Despite these figures, according to the municipalities, the use of the Scan Car is not primarily about profit. "There is a need to regulate parking, in order to ensure a rotation," said William Leroy, mobility manager at La Louvière. So the Scan Car is a way to “increase the number of parking spaces and promote the attractiveness of the city center”.

However there are problems; the Scan Car was deployed before being fully vetted and made errors in between 20 and 25% of cases, RTBF reports. In other words out of 100 vehicles that the Scan Car points out as being in violation, 20 to 25 are in fact correctly parked.

Parking.brussels spokesman Pierre Vassart admitted that the launch conditions were not ideal. “There was no expertise available for this technology, and to master it you just had to dive in. There is no other choice but to learn on the job.”

To counter this very high error rate, a “Desk Force” was put in place. It is made up of people who analyse the photos taken by the Scan Car and thus correct the errors, before the parking tickets are sent. But since the Scan Car "takes five or six photos per vehicle, the Desk Force officers find themselves having to check some 100 photos per hour, a pace that can lead to errors.

The unreliability of the Scan Car on the one hand and the excessively fast pace of checks on the other means that many errors are not seen in time and thousands of residents in the Brussels region have paid totally unjustified fees. For parking.brussels, this translates into "endless protests" with one former employee recalling "5,000 to 6,000 protest emails" that couldn’t be processed on time.

To counter this problem, the fines for April, May and June 2019 will be cancelled but only for those people who request a reimbursement, according to internal memos that the RTBF obtained.

The Scan Car is more reliable today but is still in error 15% of the time as opposed to a 3% rate of error for parking foot patrol agents.

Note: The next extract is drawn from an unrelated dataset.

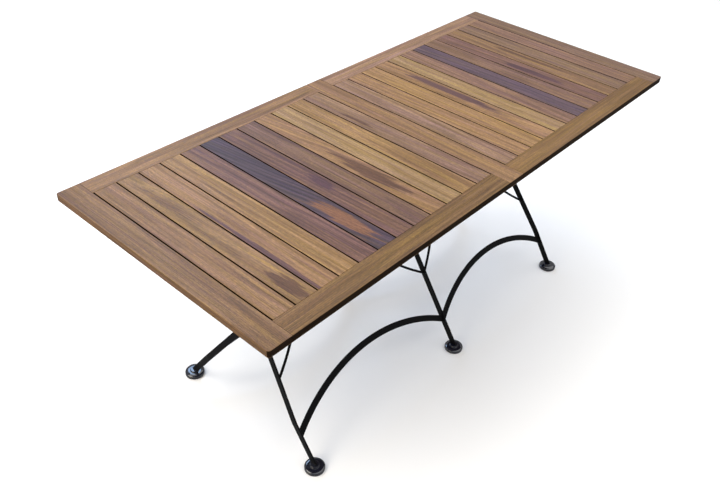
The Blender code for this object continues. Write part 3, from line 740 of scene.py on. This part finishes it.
def bolt_skin(length):
    """A threaded end at 0, a shank, and a domed head that ends at the length given."""
    turns = np.arange(0.0, BOLT_END + NUT_HEIGHT + THREAD_PITCH / 4, THREAD_PITCH / 2)
    crest = BOLT_RADIUS - THREAD_DEPTH * (np.arange(len(turns)) % 2 == 0)
    base = length - BOLT_HEAD_HEIGHT
    shank = [(BOLT_RADIUS, turns[-1] + THREAD_PITCH),
             (BOLT_RADIUS, base),
             (BOLT_HEAD_RADIUS - BOLT_HEAD_CHAMFER, base),
             (BOLT_HEAD_RADIUS, base + BOLT_HEAD_CHAMFER)]
    t = np.linspace(0.0, math.pi / 2, 9)[:-1]
    crown = BOLT_HEAD_HEIGHT - BOLT_HEAD_EDGE
    dome = np.stack([BOLT_HEAD_RADIUS * np.cos(t),
                     base + BOLT_HEAD_EDGE + crown * np.sin(t)], -1)
    return closed_skin(turned(np.concatenate([np.stack([crest, turns], -1), shank, dome])))


def nut_skin(start):
    """A hexagonal nut from start on, its corners cut back by a cone at both ends.

    The radius at an angle is half the flats / cos of the angle from the nearest flat, and
    never more than the cone allows.
    """
    turn = math.tau * np.arange(96) / 96
    off_flat = (turn + math.pi / 6) % (math.pi / 3) - math.pi / 6
    hexagon = NUT_FLATS / 2 / np.cos(off_flat)
    reach, cone = np.array(NUT_CONE).T
    reach = start + np.r_[reach, NUT_HEIGHT - reach[::-1]]
    cone = np.r_[cone, cone[::-1]] * NUT_FLATS / 2
    radius = np.minimum(hexagon, cone[:, None])
    points = np.empty((len(reach), len(turn), 3))
    points[..., 0] = reach[:, None]
    points[..., 1] = radius * np.cos(turn)
    points[..., 2] = radius * np.sin(turn)
    return closed_skin(points)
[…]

And there is a separate major problem with Scan Car enforcement. This electronic parking control does not recognise disabled badges, so people with reduced mobility (PRM) are being fined while legally parked. La Clé, a Brussels-based non-profit organisation for deaf children and adolescents receives multiple fines weekly.

The organisation’s director, Isabelle Van Cutsem, has mastered an unwelcome routine that she has to perform three to five times a week. She crosses out with a large cross the sum she is supposed to pay, adds in pencil and in capital letters the words "PRM CARD" at the top of the fee and attaches a photocopy of the PRM card in question. Coming up with a solution such as an electronic PRM card will take time - they would need to be determined at a European level.

Some municipalities, such as Etterbeek, have chosen to do without the Scan Car "so as not to discriminate against people with reduced mobility", said mayor Vincent De Wolf. In La Louvière, the use of the Scan Car was validated but only "accompanied by a human check for each vehicle in violation,” said Nancy Castillo, alderwoman for mobility for whom the Scan Car "reversed the burden of proof". For her, it was out of the question to ask "people who have a PRM card to justify themselves every time." The double check only lasted two months in La Louvière, where the Scan Car is no longer running.